Given instruction |
Keep only the lines from the top of the listing through the one with "TAIL_SIDE = PLY", and reproduce them unaltered.

Material |
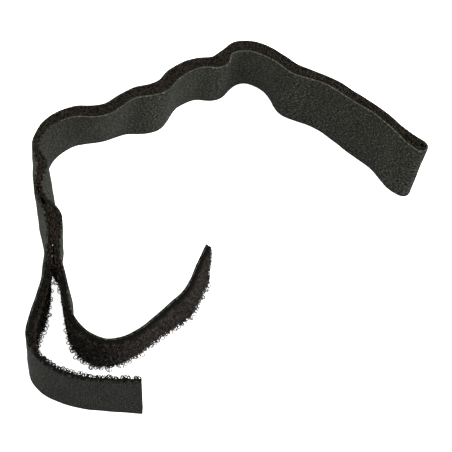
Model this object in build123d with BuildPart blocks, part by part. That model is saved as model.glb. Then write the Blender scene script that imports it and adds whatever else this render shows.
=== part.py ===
"""Self-gripping wrist strap, folded double, standing on one long edge.

One length of woven hook-and-loop tape is folded back on itself, pile to pile.
From the fold to the split the two plies are mated into one wavy band; past the
split they are peeled apart into a front tail and a rear tail.  The tape stands
on its edge on a table, so its width is the height of every piece and all its
bends are about upright axes.

Frame: millimetres, +Z up, the table at Z = 0, the origin in the middle of the
strap's plan outline, +X towards the fold, -Y towards the tails.

The tape bends anywhere along its length.  Here it is cut into stiff stretches
joined by upright hinges: each stretch ends in a round knuckle, and the next
one starts with the hollow that rolls round it.
"""
import os
from math import atan2, degrees, hypot

from build123d import *

os.makedirs("parts", exist_ok=True)

# The tape
TAPE_WIDTH = 20.0
BACKING = 0.6           # woven ground cloth
PILE = 1.2              # loops of one ply, pressed into the other ply's
FREE_PILE = 1.0         # solid part of the loops where the plies are apart
KNUCKLE_GAP = 0.15      # running gap between a knuckle and its hollow

PLY = BACKING + PILE
FREE_PLY = BACKING + FREE_PILE
TAIL_SIDE = PLY - FREE_PLY / 2      # from the band's middle to a tail's middle

# Routes, seen from above: x, y and the radius of the bend at that point.
# The band runs from the fold to the split, with the front ply on its left.
BAND = [
    (50.1, 22.9, 0),
    (45.1, 26.3, 36),
    (37.6, 33.0, 55),
    (26.1, 40.7, 28),
    (16.9, 43.3, 14),
    (9.2, 49.6, 19),
    (2.6, 52.5, 5.2),
    (-2.0, 50.0, 7.5),
    (-4.6, 45.2, 5.2),
    (-11.7, 44.0, 11),
    (-16.7, 39.6, 18),
    (-20.2, 33.4, 9.5),
    (-28.8, 30.0, 22),
    (-34.2, 25.9, 13),
    (-42.0, 24.4, 11.5),
    (-49.6, 18.2, 7),
    (-50.3, 11.4, 15),
    (-48.7, 5.6, 35),
    (-48.0, -0.6, 16),
    (-45.0, -6.8, 55),
    (-42.6, -12.0, 12),
    (-42.6, -17.5, 0),
]
SPLIT_X, SPLIT_Y, _ = BAND[-1]
FRONT_TAIL = [
    (SPLIT_X + TAIL_SIDE, SPLIT_Y, 0),
    (SPLIT_X + TAIL_SIDE, -19.6, 3),
    (-37.7, -25.4, 20),
    (-35.6, -33.0, 34),
    (-31.9, -40.0, 10.5),
    (-25.7, -43.2, 6),
    (-19.9, -40.4, 16),
    (-6.0, -25.2, 20),
    (-2.5, -12.9, 0),
]
REAR_TAIL = [
    (SPLIT_X - TAIL_SIDE, SPLIT_Y, 0),
    (SPLIT_X - TAIL_SIDE, -24.0, 60),
    (-44.4, -37.0, 50),
    (-44.0, -45.2, 9.5),
    (-39.0, -50.8, 11),
    (-28.4, -53.2, 22),
    (-14.3, -52.2, 0),
]

# Hinges: the route's run that each one sits on, and how far along it
CREST_RUN, CREST_SHARE = 4, 0.5
ELBOW_RUN, ELBOW_SHARE = 14, 0.5
FRONT_BEND_RUN, FRONT_BEND_SHARE = 6, 0.27
REAR_BEND_RUN, REAR_BEND_SHARE = 4, 0.5


def unit(start, end):
    """Direction from one route point to the next."""
    dx, dy = end[0] - start[0], end[1] - start[1]
    length = hypot(dx, dy)
    return dx / length, dy / length


def cut_route(route, run, share):
    """Cut a route on one of its straight runs, into the part before and after."""
    (x0, y0, _), (x1, y1, _) = route[run], route[run + 1]
    place = (x0 + share * (x1 - x0), y0 + share * (y1 - y0), 0)
    return route[:run + 1] + [place], [place] + route[run + 1:]


def beside(route, distance):
    """The parallel of a route, to its left by a distance: corner points and radii."""
    ways = [unit(start, end) for start, end in zip(route, route[1:])]
    points, radii = [], []
    for (x, y, _), (ax, ay), (bx, by) in zip(route, ways[:1] + ways, ways + ways[-1:]):
        mitre = distance / (1 + ax * bx + ay * by)
        points.append((x - mitre * (ay + by), y + mitre * (ax + bx)))
    for (_, _, radius), (ax, ay), (bx, by) in zip(route[1:], ways, ways[1:]):
        turns_left = ax * by - ay * bx > 0
        radii.append(radius - distance if turns_left else radius + distance)
    return points, radii


def write(part, name):
    """Label a finished piece and write its STEP file."""
    part.label = name
    export_step(part, f"parts/{name}.step")


def knuckle_trim(route, pin):
    """What a knuckle leaves off the end of a stretch: all past the axis but the round."""
    way = unit(route[-2], route[-1])
    side, radius = pin
    axis = (route[-1][0] - way[1] * side, route[-1][1] + way[0] * side)
    with BuildSketch(Plane(origin=(*axis, 0), x_dir=(*way, 0))) as trim:
        with Locations((2 * radius, 0)):
            Rectangle(4 * radius, 6 * radius)
        Circle(radius, mode=Mode.SUBTRACT)
    return trim.sketch


def layer(name, route, left, right, hollow=None, knuckle=None):
    """One layer of one stretch, between two distances to the left of its route.

    hollow and knuckle are (distance to the left, radius) of a hinge at the
    route's start and end.
    """
    line, trim = route, None
    if knuckle:
        trim = knuckle_trim(route, knuckle)
        way = unit(route[-2], route[-1])
        reach = knuckle[1]
        line = route[:-1] + [(route[-1][0] + reach * way[0], route[-1][1] + reach * way[1], 0)]
    left_points, left_radii = beside(line, left)
    right_points, right_radii = beside(line, right)
    start = unit(route[0], route[1])

    with BuildPart() as piece:
        with BuildSketch():
            with BuildLine():
                left_edge = FilletPolyline(*left_points, radius=left_radii)
                right_edge = FilletPolyline(*right_points, radius=right_radii)
                Line(left_edge @ 0, right_edge @ 0)
                Line(left_edge @ 1, right_edge @ 1)
            make_face()
            if hollow:
                side, radius = hollow
                with Locations((route[0][0] - start[1] * side, route[0][1] + start[0] * side)):
                    Circle(radius + KNUCKLE_GAP, mode=Mode.SUBTRACT)
            if trim:
                add(trim, mode=Mode.SUBTRACT)
        extrude(amount=TAPE_WIDTH)
    write(piece.part, name)


def fold():
    """The tape's turn at the far end: a half ring of backing round a half disc of pile."""
    way = unit(BAND[0], BAND[1])
    turn_plane = Plane(origin=(BAND[0][0], BAND[0][1], 0), x_dir=(*way, 0))
    with BuildPart() as backing:
        with BuildSketch(turn_plane):
            Circle(PLY)
            Circle(PILE, mode=Mode.SUBTRACT)
            with Locations((PLY, 0)):
                Rectangle(2 * PLY, 4 * PLY, mode=Mode.SUBTRACT)
        extrude(amount=TAPE_WIDTH)
    write(backing.part, "fold_backing")

    with BuildPart() as pile:
        with BuildSketch(turn_plane):
            Circle(PILE)
            with Locations((PILE, 0)):
                Rectangle(2 * PILE, 4 * PILE, mode=Mode.SUBTRACT)
        extrude(amount=TAPE_WIDTH)
    write(pile.part, "fold_pile")


def band_stretch(name, route, hollow=None, knuckles=None):
    """Four layers of mated tape: backing, pile, pile, backing."""
    front_knuckle, rear_knuckle = knuckles or (None, None)
    layer(f"{name}_front_backing", route, PLY, PILE, hollow, front_knuckle)
    layer(f"{name}_front_pile", route, PILE, 0, hollow, front_knuckle)
    layer(f"{name}_rear_pile", route, 0, -PILE, hollow, rear_knuckle)
    layer(f"{name}_rear_backing", route, -PILE, -PLY, hollow, rear_knuckle)


def tail_stretch(name, route, backing_side, knuckle=None):
    """Two layers of free tape; backing_side is 1 for backing on the left, -1 on the right."""
    pin = (0, FREE_PLY / 2)
    outer = backing_side * FREE_PLY / 2
    inner = outer - backing_side * BACKING
    layer(f"{name}_backing", route, max(outer, inner), min(outer, inner), pin, knuckle)
    layer(f"{name}_pile", route, max(inner, -outer), min(inner, -outer), pin, knuckle)


def tail(name, route, backing_side, run, share):
    """A peeled tail: the stretch next to the split and the stretch with the cut end."""
    near, far = cut_route(route, run, share)
    tail_stretch(f"{name}_near", near, backing_side, (0, FREE_PLY / 2))
    tail_stretch(f"{name}_end", far, backing_side)
    print(name, "bend axis", [round(value, 3) for value in far[0][:2]],
          "heading", round(degrees(atan2(*reversed(unit(far[0], far[1])))), 1))


arm_route, rest = cut_route(BAND, CREST_RUN, CREST_SHARE)
middle_route, wrist_route = cut_route(rest, ELBOW_RUN - CREST_RUN, ELBOW_SHARE)
print("crest axis", middle_route[0][:2], "elbow axis", wrist_route[0][:2])
print("peel axes", FRONT_TAIL[0][:2], REAR_TAIL[0][:2])

band_pin = (0, PLY)
fold()
band_stretch("arm", arm_route, knuckles=(band_pin, band_pin))
band_stretch("middle", middle_route, band_pin, (band_pin, band_pin))
band_stretch("wrist", wrist_route, band_pin,
             ((TAIL_SIDE, FREE_PLY / 2), (-TAIL_SIDE, FREE_PLY / 2)))
tail("front_tail", FRONT_TAIL, 1, FRONT_BEND_RUN, FRONT_BEND_SHARE)
tail("rear_tail", REAR_TAIL, -1, REAR_BEND_RUN, REAR_BEND_SHARE)
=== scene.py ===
"""A wrist strap of curly-piled tape, standing on its edge: one tape folded in two, pile against pile.

The tape runs from the front tail's cut end, along the front ply, round the fold at the right, and back
along the rear ply to the rear tail's cut end. A place on it is given by distances in millimetres: along
it from that first end, across it from its lower edge, and out from its mid-surface, where the backing is
on the positive side and the pile on the negative side.
"""

import math

import bpy
import numpy as np
from mathutils import Matrix, Vector


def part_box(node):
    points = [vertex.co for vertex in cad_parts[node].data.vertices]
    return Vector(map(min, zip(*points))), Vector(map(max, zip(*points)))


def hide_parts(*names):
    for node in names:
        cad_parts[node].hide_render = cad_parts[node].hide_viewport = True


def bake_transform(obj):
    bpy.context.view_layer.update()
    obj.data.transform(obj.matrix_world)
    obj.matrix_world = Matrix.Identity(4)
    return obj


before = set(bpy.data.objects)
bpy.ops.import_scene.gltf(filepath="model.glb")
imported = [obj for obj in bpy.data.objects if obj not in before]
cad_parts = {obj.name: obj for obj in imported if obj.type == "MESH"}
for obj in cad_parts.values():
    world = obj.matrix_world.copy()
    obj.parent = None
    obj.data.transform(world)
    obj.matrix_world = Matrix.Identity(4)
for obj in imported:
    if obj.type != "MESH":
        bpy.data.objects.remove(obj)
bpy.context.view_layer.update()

MM = 0.001
RANDOM = np.random.default_rng(20)

# The tape, with its sizes in millimetres
lowest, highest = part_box("middle_front_backing")
WIDTH = (highest.z - lowest.z) / MM
BACKING = 0.6
PLY = 1.8
BACKING_FACE = PLY / 2
PILE_ROOT = BACKING_FACE - BACKING
# How high the mid-surface's lower edge stands, and the least height of any point
LIFT = 0.12
LEAST_HEIGHT = 0.04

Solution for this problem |
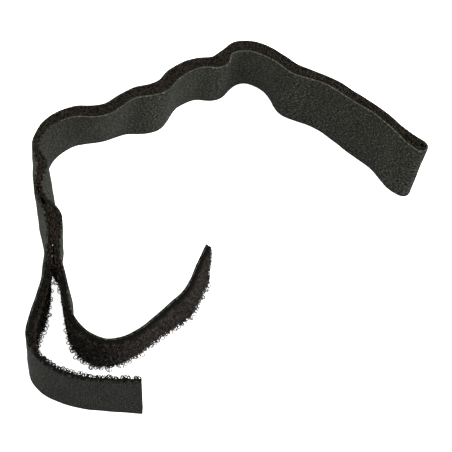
Model this object in build123d with BuildPart blocks, part by part. That model is saved as model.glb. Then write the Blender scene script that imports it and adds whatever else this render shows.
=== part.py ===
"""Self-gripping wrist strap, folded double, standing on one long edge.

One length of woven hook-and-loop tape is folded back on itself, pile to pile.
From the fold to the split the two plies are mated into one wavy band; past the
split they are peeled apart into a front tail and a rear tail.  The tape stands
on its edge on a table, so its width is the height of every piece and all its
bends are about upright axes.

Frame: millimetres, +Z up, the table at Z = 0, the origin in the middle of the
strap's plan outline, +X towards the fold, -Y towards the tails.

The tape bends anywhere along its length.  Here it is cut into stiff stretches
joined by upright hinges: each stretch ends in a round knuckle, and the next
one starts with the hollow that rolls round it.
"""
import os
from math import atan2, degrees, hypot

from build123d import *

os.makedirs("parts", exist_ok=True)

# The tape
TAPE_WIDTH = 20.0
BACKING = 0.6           # woven ground cloth
PILE = 1.2              # loops of one ply, pressed into the other ply's
FREE_PILE = 1.0         # solid part of the loops where the plies are apart
KNUCKLE_GAP = 0.15      # running gap between a knuckle and its hollow

PLY = BACKING + PILE
FREE_PLY = BACKING + FREE_PILE
TAIL_SIDE = PLY - FREE_PLY / 2      # from the band's middle to a tail's middle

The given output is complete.